In the Alps territory and in the Danube provinces, the regulation of forest management has not progressed with the same rapidity, partly owing to the existence of the many hampering rights of user; only here and there, are properties managed intensively. By 1890, only 23 % were managed under rational working plans (40 % state and 60 % private and communal property), mostly regulated by a combined area and volume method.

In Styria, in the forests attached to mines, we find already in 1795 quite a remarkable effort in the matter of working plans. Such a plan by an unknown author deals with volume tables and sample area methods for determining the stock. But the fine plan was stowed away in a cupboard, and when, in 1830, forest counselor Wunderbaldinger proposed to apply a similar plan he had to wait seven years before permission for a trial was granted. He continued, however, the organization of these forests until 1848, using Hundeshagen’s “use per cent.” in the selection forest, and volume allotment for the woods managed under clearing system.

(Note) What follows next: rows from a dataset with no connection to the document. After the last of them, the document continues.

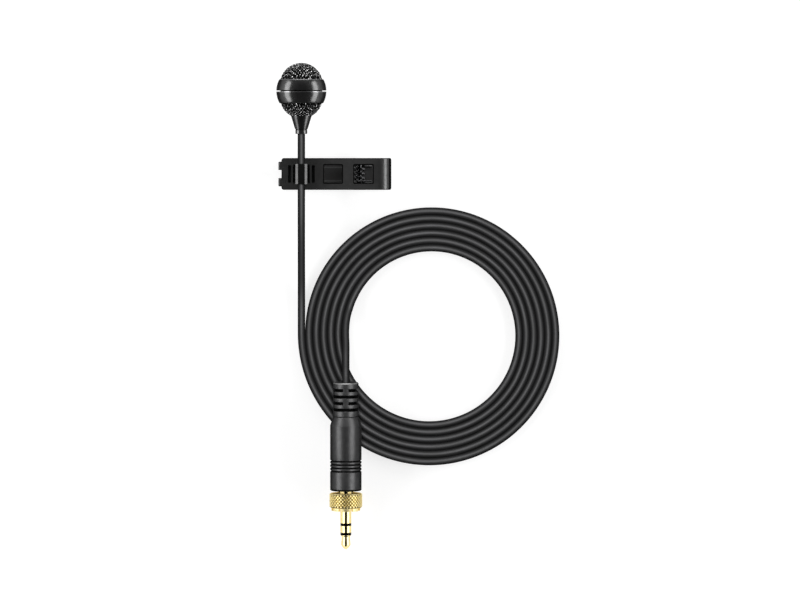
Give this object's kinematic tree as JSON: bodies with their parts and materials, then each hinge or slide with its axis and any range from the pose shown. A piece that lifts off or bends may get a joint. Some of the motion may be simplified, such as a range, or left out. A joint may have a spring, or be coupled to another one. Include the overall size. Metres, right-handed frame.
{
  "type": "lavalier microphone",
  "caption": "Ball-shaped clip-on microphone on a tapered neck, held by a sprung tie clip, with a coiled thin cable that ends in a gold screw-lock plug.",
  "frame": {"origin": "on the clip's flat back, under the cable's axis and on the clip's centre line", "axes": "+Y along the cable and the neck towards the head's front, +X towards the clip's lever, +Z out of the clip's back through the cable"},
  "size_m": [0.0915, 0.1574, 0.0162],
  "materials": {
    "ring_lacquer": "satin black lacquer on brass",
    "mesh_black": "satin black mesh",
    "barrel_metal": "turned",
    "seat_rubber": "matte",
    "can_metal": "drawn",
    "electrode_brass": "plain",
    "insulator_pale": "matte",
    "board_green": "solder resist",
    "foam_black": "open-cell foam",
    "wire_red": "insulated core",
    "clip_black": "satin black coating on steel",
    "pin_steel": "dark steel",
    "cable_jacket": "satin black jacket",
    "boot_rubber": "satin",
    "shell_black": "satin black",
    "gold_plate": "polished gold plate",
    "insulator_black": "moulded",
    "terminal_tin": "tinned"
  },
  "bodies": {
    "microphone": {"front_ring": "ring_lacquer", "rear_ring": "ring_lacquer", "front_grille": "mesh_black", "rear_grille": "mesh_black", "capsule_barrel": "barrel_metal", "capsule_seat": "seat_rubber", "capsule_can": "can_metal", "capsule_diaphragm": "electrode_brass", "capsule_backplate": "electrode_brass", "capsule_spacer": "insulator_pale", "capsule_board": "board_green", "front_foam": "foam_black", "rear_foam": "foam_black", "neck_spider": "barrel_metal", "neck": "ring_lacquer", "cable_stop": "can_metal", "cable_head_end": "cable_jacket", "head_wires": "wire_red", "cable_lead": "cable_jacket", "cable_coil": "cable_jacket", "cable_tail": "cable_jacket", "plug_boot": "boot_rubber", "plug_shell": "shell_black", "plug_sleeve": "gold_plate", "insulator_rear": "insulator_black", "plug_ring": "gold_plate", "insulator_front": "insulator_black", "plug_tip": "gold_plate", "plug_core": "insulator_black", "sleeve_clamp": "terminal_tin", "plug_terminals": "terminal_tin", "plug_wires": "wire_red", "cable_plug_end": "cable_jacket"},
    "clip_front": {"front_jaw": "clip_black", "cable_keeper": "clip_black", "hinge_pin": "pin_steel", "torsion_spring": "pin_steel"},
    "clip_rear": {"rear_jaw": "clip_black"},
    "lock": {"lock_ring": "gold_plate"}
  },
  "joints": [
    {"name": "clip_slide", "type": "slide", "parent": "microphone", "child": "clip_front", "axis": [0, 1, 0], "range_m": [-0.005, 0.007]},
    {"name": "jaw_open", "type": "hinge", "parent": "clip_front", "child": "clip_rear", "pos_m": [0.0188, 0, 0.00335], "axis": [0, -1, 0], "range_deg": [0, 26], "stiffness_Nm_per_rad": 0.05, "springref_deg": -20.05, "deforming": ["torsion_spring"]},
    {"name": "lock_ring_spin", "type": "hinge", "parent": "microphone", "child": "lock", "pos_m": [0.0144, -0.10571, 0.00548], "axis": [0, -0.9962, -0.0868], "continuous": true}
  ]
}
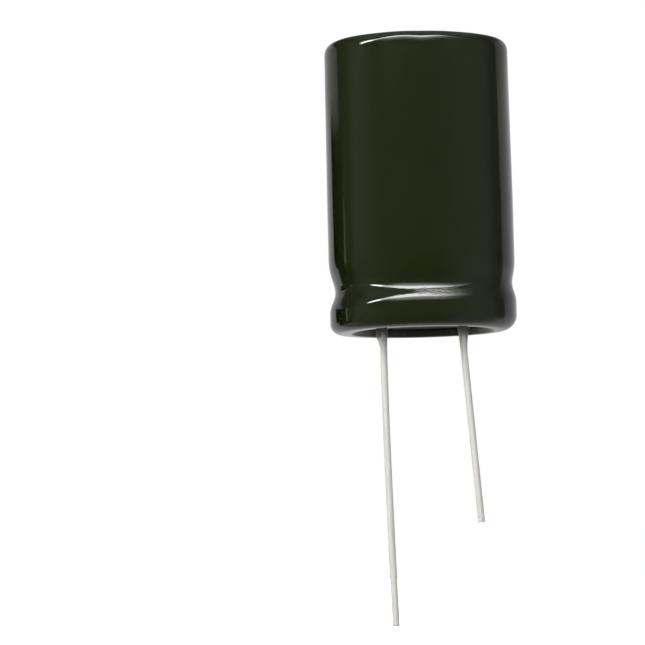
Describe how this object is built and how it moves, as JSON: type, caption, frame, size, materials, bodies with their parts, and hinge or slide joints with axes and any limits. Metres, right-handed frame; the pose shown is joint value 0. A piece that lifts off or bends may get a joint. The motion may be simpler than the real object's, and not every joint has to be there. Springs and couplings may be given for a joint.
{
  "type": "electrolytic capacitor",
  "caption": "Radial-lead aluminium electrolytic capacitor: a beaded can in a shrunk sleeve, closed by a rubber seal, with one lead longer than the other.",
  "frame": {"origin": "on the can's axis, in the plane of the sleeve's foot, which sits on the circuit board", "axes": "+Z along the can's axis towards its closed end, +X from the long lead, the anode, towards the short lead, the cathode"},
  "size_m": [0.0226, 0.0226, 0.0707],
  "materials": {
    "sleeve": "gloss",
    "can_metal": "satin",
    "seal_rubber": "matte",
    "tab_metal": "satin",
    "tinned_wire": "satin",
    "etched_foil": "matte",
    "plain_foil": "satin",
    "separator_paper": "matte",
    "tape": "satin"
  },
  "bodies": {
    "root": {"sleeve": "sleeve", "can": "can_metal", "end_seal": "seal_rubber", "anode_tab": "tab_metal", "cathode_tab": "tab_metal", "anode_lead": "tinned_wire", "cathode_lead": "tinned_wire", "anode_foil": "etched_foil", "cathode_foil": "plain_foil", "inner_paper": "separator_paper", "outer_paper": "separator_paper", "closing_tape": "tape"}
  },
  "joints": []
}
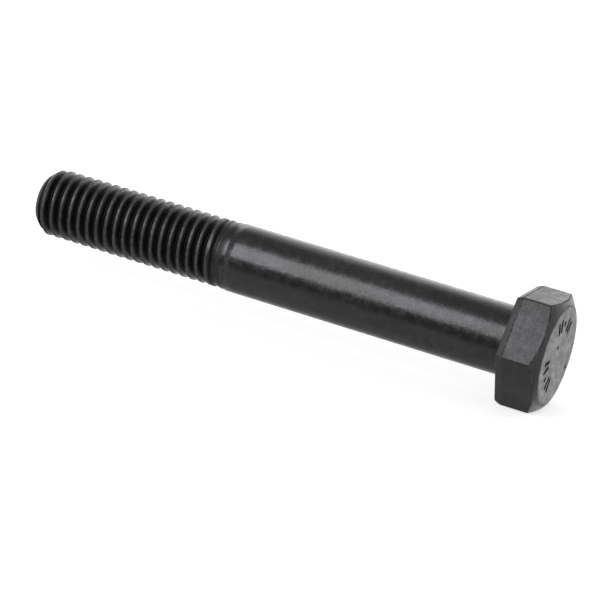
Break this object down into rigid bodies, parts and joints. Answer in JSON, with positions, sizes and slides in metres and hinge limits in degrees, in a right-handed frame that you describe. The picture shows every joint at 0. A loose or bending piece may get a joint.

In lower Austria, the Vienna state forest of 70,000 acres had for a long time received attention; the first thorough forest survey and yield calculation being made in 1718-20, revised in 1782-86, and regulated for the shelterwood system in 1820. Within the last 50 years, the method has been changed again and again, until in 1882 the present Austrian method based on normal stock principles was applied. Since in this province 50 % of the forest area is small peasant property and communal forest, which are usually managed without systematic plans, the 33 % under working plans represents more than half of the area capable of such management.